Uno de los principales peligros del columnista es el déjà vu, o lo que es lo mismo, la testarudez de querer escribir el mismo artículo cada año. A unos les sucede con los toros, el nacionalismo catalán o español, o las conversaciones con el taxista de turno —que según Paul Johnson deberían estar prohibidas—. A mí me ocurre con el inicio del verano, cuando los bares sacan sus mesas y sus sillas a la calle, los magnolios florecen y los pájaros gorjean incontenibles, trazando frenéticas coreografías en el trozo de cielo de la ventana. El verano siempre es una gran noticia debido a su capacidad de alterar parte de nuestras percepciones. De repente, se abre un paréntesis capaz de ralentizar el tiempo, aunque los días continúen escurriéndose y se queden en nada, ni tan siquiera un recuerdo.
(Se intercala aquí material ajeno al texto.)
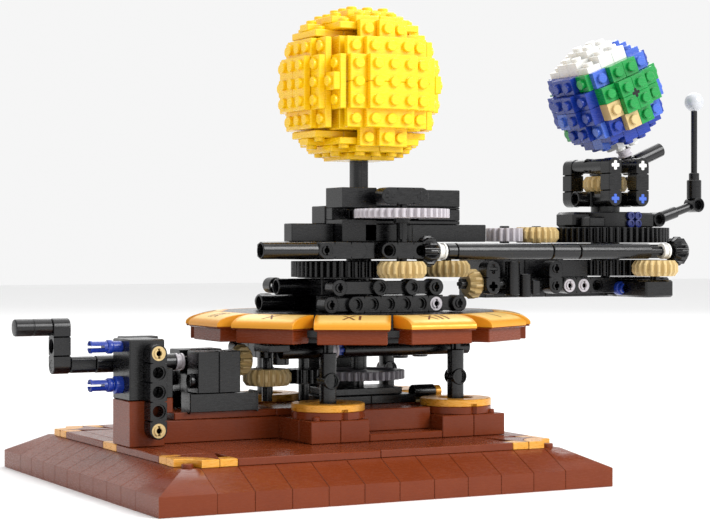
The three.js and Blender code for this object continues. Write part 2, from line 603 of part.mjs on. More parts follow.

Pero el periodo estival entronca con la idea de felicidad. El huevo roto que se esparce en el horizonte cada atardecer. Los quioscos de los helados con su promesa del placer en miniatura. Los azules de un mar que pretendemos surcar tan sólo con la mirada. Por fin la pereza se presenta orgullosa en sociedad, enfundada en un pareo; es su sutil venganza frente al látigo de la eficacia que la postra durante el resto del año en la recámara a causa de su mala reputación.
El maestro Johnson, en sus míticas claves sobre el arte de escribir columnas, propone sustituir al taxista por el jardinero, suplica que nunca se cometa la vulgaridad de hablar de la propia pareja y anima a mostrar el lado más viajado y demi-mondain del periodista con escapadas anuales a París, Nueva York o Roma. También dedica un par de líneas al tema del género, afirmando que la principal diferencia entre el articulista hombre y la articulista mujer no es el artículo determinado sino que estas suelen dar menos datos y más opinión. En una ocasión, escribí un libro lleno de datos y di a leer las galeradas a un amigo que me las devolvió corriendo, asegurándome que por cada dato perdía un lector. Su apreciación, lejos de causarme desaliento, me reafirmó en mi afición por los estudios que sacan un titular de la chistera, vean esta: las urgencias psiquiátricas en La Paz han aumentado un 50% en dos años, desde el inicio de la crisis. La noticia contiene los siguientes tags: crisis, pequeños empresarios, depresión y suicidio. Según Jesús de la Gándara, jefe de psiquiatría del hospital de Burgos, ha cambiado el perfil del paciente que sufre trastornos mentales: ahora proliferan los empleadores, más que los empleados, gente que sufre altos niveles de ansiedad y estrés cuando el negocio se tuerce y tienen que despedir a su equipo. Todo ello ocurre en un contexto que no tolera el sufrimiento y exige soluciones rápidas, pastillas como remedio para la tristeza, la frustración o el fracaso.
Pero muchos estudios coinciden en la gran efectividad que posee el efecto placebo. El profesor Irving Kirsch lleva más de diez años empeñado en demostrar que los antidepresivos sólo son eficaces en un pequeño grupo de casos extremadamente graves; en el resto, sus efectos no distan de los que proporciona un placebo. Candace Pert, codescubridura de las endorfinas, ya ilustró cómo cada pensamiento afecta al sistema inmunológico y libera sustancias químicas, unas proteínas sintetizadas en el cerebro que transmiten información al resto del cuerpo, concluyendo que la biología genera creencias y las creencias generan biología.
Las vacaciones son un formidable placebo, el tiempo de localizar la línea del horizonte donde la eficacia se detiene, dispuesta a alumbrar un nuevo paisaje con los pies descalzos. Por ello, no me canso de escribir el mismo artículo cada año, el que anuncia un espacio en blanco, con la arena entre los libros o espolvoreada sobre la pantalla del iPad. Hasta septiembre, feliz placebo, feliz verano.